Protect software updates using hardware-based security on Infineon's PSoC 62 and PSoC 63

Over-the-air firmware updates in the industry are not always anchored to the hardware root-of-trust. This approach gives less security guarantees for IoT Edge systems working in the field. At Thistle we can offer OTA combined with Secure Boot for any embedded platform to achieve better security. Today, we will discuss the architecture specifics of the very popular Infineon PSoC 6 series of microcontrollers. Some very cool devices like the OURA rings are running thanks to the PSoC 6. Many medical devices are also using PSoC 6. Therefore, it is a battle proven solution and making use of secure boot is part of the reason why.

Why do companies avoid secure boot?

• Enabling secure boot is difficult.
• Secure boot on every platform is different.
• The development process with secure boot is challenging.

This is why the mission of Thistle is to make the enablement of secure boot an easy process for any platform. The end result is secure OTA updates protected using hardware-based security. We already discussed the benefits of secure boot on the Espressif ESP32 platform in one of our previous Security Tuesday articles, so now let’s take a look at the Infineon PSoC 6.

How is PSoC 6’s secure boot different?

PSoC 6 microcontrollers come in three flavors. There is a summary document from Infineon about some of the PSoC 6 differences, but it doesn’t capture all of them. Below is our attempt to describe how the PSoC 6 variants are different from security standpoint.

• PSoC 61: Single-core Cortex-M4 system
• PSoC 62 + PSoC 63: Dual-core system with Cortex-M4 and Cortex-M0
• PSoC 64: Dual-core system with Cortex-M4, but the M0 is not available for the customer application because it comes pre-provisioned with a secure firmware by Infineon.
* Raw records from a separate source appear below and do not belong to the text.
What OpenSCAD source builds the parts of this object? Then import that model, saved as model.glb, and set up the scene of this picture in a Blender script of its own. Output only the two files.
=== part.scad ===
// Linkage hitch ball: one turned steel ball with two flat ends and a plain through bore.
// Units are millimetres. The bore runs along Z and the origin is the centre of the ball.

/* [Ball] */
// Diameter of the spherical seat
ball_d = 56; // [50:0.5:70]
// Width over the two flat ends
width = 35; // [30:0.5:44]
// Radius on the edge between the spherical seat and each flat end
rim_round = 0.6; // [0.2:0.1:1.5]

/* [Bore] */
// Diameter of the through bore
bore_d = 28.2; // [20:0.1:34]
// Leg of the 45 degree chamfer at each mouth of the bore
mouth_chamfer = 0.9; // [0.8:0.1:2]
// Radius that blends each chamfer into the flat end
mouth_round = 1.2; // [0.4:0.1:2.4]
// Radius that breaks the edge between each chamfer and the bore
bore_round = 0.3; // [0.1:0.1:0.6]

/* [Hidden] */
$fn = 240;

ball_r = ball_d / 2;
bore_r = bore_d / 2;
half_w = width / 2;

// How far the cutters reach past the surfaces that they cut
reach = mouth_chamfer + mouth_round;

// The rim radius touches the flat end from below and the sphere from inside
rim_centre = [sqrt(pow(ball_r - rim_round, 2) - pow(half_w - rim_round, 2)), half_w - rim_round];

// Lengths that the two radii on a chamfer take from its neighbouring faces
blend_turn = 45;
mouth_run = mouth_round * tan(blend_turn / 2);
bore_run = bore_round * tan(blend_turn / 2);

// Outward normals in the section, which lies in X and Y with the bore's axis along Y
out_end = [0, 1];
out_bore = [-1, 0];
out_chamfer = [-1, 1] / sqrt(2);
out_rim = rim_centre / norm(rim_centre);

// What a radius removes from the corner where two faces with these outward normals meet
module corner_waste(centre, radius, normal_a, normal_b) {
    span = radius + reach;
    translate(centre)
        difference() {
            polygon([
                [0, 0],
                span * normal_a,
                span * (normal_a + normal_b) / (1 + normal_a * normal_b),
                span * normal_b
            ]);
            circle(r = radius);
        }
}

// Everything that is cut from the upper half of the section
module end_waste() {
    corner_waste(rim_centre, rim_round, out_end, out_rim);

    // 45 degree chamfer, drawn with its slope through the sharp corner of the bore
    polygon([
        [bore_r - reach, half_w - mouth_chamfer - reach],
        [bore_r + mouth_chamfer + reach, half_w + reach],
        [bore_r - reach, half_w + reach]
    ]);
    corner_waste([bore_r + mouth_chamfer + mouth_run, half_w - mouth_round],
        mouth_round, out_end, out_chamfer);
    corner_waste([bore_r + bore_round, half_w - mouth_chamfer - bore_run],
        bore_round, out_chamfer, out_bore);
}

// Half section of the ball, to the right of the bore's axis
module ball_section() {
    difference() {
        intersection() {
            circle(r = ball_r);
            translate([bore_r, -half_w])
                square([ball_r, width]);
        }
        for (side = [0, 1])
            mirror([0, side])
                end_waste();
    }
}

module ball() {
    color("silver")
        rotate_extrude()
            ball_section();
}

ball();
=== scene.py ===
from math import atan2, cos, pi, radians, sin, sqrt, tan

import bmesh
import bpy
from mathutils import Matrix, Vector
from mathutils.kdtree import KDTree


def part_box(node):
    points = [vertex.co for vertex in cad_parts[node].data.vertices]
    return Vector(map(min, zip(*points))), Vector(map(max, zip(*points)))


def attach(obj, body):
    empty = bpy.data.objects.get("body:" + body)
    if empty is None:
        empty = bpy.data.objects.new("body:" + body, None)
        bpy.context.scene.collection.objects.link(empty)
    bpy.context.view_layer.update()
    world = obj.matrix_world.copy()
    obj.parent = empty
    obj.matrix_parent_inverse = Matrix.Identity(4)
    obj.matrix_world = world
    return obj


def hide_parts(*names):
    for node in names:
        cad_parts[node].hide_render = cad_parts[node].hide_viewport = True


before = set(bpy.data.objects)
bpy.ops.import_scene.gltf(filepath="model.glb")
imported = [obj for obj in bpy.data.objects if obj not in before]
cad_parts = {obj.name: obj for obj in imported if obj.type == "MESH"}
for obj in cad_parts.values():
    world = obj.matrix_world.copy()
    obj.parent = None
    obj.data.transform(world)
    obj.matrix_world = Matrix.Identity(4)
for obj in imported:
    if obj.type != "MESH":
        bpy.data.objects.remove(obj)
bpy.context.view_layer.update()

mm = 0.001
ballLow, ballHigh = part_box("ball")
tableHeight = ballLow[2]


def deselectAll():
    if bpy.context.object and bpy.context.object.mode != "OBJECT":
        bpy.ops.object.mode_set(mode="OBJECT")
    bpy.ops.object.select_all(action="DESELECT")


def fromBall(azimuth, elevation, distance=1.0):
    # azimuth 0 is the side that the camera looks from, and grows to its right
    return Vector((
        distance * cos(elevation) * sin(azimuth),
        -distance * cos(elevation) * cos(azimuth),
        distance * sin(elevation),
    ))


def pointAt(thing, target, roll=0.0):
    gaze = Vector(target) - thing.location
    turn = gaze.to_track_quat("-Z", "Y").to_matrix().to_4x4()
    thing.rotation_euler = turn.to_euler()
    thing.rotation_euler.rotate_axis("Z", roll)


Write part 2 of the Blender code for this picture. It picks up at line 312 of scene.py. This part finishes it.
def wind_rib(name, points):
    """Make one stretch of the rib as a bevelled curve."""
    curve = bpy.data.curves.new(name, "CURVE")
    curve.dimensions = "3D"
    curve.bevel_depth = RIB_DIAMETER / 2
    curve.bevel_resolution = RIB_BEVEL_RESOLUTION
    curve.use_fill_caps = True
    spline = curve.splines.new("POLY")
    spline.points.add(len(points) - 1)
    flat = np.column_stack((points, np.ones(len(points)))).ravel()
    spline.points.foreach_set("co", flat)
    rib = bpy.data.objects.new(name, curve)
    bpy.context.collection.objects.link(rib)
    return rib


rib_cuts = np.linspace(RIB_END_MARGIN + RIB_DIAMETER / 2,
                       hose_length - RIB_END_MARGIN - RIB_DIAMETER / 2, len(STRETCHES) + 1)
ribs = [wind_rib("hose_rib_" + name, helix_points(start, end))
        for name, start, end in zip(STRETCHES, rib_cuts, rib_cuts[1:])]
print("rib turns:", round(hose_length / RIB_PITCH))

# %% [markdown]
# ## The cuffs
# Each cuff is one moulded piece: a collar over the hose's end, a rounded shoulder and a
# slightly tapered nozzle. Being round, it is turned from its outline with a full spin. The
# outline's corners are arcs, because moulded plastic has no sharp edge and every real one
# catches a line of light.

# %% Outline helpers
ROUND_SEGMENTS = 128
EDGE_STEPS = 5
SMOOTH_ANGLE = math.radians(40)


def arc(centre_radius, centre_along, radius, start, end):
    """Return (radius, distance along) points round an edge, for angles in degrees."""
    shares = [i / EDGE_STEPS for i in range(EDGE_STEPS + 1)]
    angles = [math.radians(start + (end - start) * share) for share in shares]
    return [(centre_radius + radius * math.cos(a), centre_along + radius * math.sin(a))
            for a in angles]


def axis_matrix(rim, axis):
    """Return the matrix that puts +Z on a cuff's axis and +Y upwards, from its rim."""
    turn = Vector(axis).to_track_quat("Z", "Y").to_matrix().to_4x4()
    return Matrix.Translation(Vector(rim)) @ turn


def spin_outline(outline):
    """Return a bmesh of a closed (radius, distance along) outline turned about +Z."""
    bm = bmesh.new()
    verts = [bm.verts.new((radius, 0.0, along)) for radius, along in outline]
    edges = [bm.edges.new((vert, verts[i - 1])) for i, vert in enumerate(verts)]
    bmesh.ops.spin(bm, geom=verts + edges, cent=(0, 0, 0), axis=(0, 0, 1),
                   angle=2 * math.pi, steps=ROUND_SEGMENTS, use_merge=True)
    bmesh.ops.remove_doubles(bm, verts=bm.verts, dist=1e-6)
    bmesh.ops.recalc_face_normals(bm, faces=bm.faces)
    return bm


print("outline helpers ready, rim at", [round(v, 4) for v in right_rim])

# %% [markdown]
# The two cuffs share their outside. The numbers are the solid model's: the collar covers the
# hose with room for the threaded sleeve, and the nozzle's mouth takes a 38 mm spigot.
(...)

The system owner can only use the CM4 core for application development.

A developer wanting to use PSoC 6 securely would have to read a ton of documentation and code examples to figure out how everything works together. Here are the best resources for each flavor:

• PSoC 61 secure boot: To enable the application authentication for PSoC 61 one must adapt the Infineon example for PSoC 62. Set the TOC2 flags, add the start address, application format, and public address in the TOC2 structure. Add the digital signature for the application so that the Infineon bootloader can verify it at the boot time before starting the application on the CM4 core. It is not easy, but it is probably the most simple of the whole PSoC 6 series.
• PSoC 62 + PSoC 63 secure boot: The requirements are described in this application note by Infineon because the CM0 core starts first and requires an additional firmware. In this case, the Infineon bootloader verifies the CM0 core and then the CM0 application decides if it should also start the CM4 application. The developer needs to add additional firmware to enable the PSoC 62/PSoC 63 security features. Infineon provides an MCUBoot example as a solution for CM0 firmware. As mentioned, when doing security alone it takes a lot of documentation and code reading.
• PSoC 64: The PSoC 64 requires a different set of steps compared to any other flavor and those are described in this PSoC 64 application note by Infineon.
  

All of this only enables secure boot. Adding over-the-air updates is an additional effort and the whole update process needs to be aligned with the secure boot process. For example, as the new application is written to the device, the update procedure must also update multiple fields related to the secure boot, like the digital signature, application size, etc. Getting any one of these wrong can make a device unusable and it has to be returned to the factory. Not setting the secure boot parameters the right way (or in the right place) also can brick the device. This is why combining OTA with secure boot is so tricky.

Other challenges with secure boot?

Units entered into secure boot mode are more difficult to debug. Therefore, during development we use either secure boot with DEBUG (if the system allows it, PSoC 6 does), or we enable secure boot later in the development process, but we test it early to verify the security capability is working.

Quickly add security to your PSoC 6 project

Our Thistle C Update Client (CTUC) provides secure OTA updates to the PSoC 6 series of microcontrollers and our community plan is free of charge for individuals. Together with our public secure boot guides, a developer can quickly go through the process of enabling secure boot in development and production, using the PSoC 6 AI Kit as an example.

Mission: Secure boot for all devices

At Thistle Technologies, we work hard toward the mission of bringing secure boot to all devices!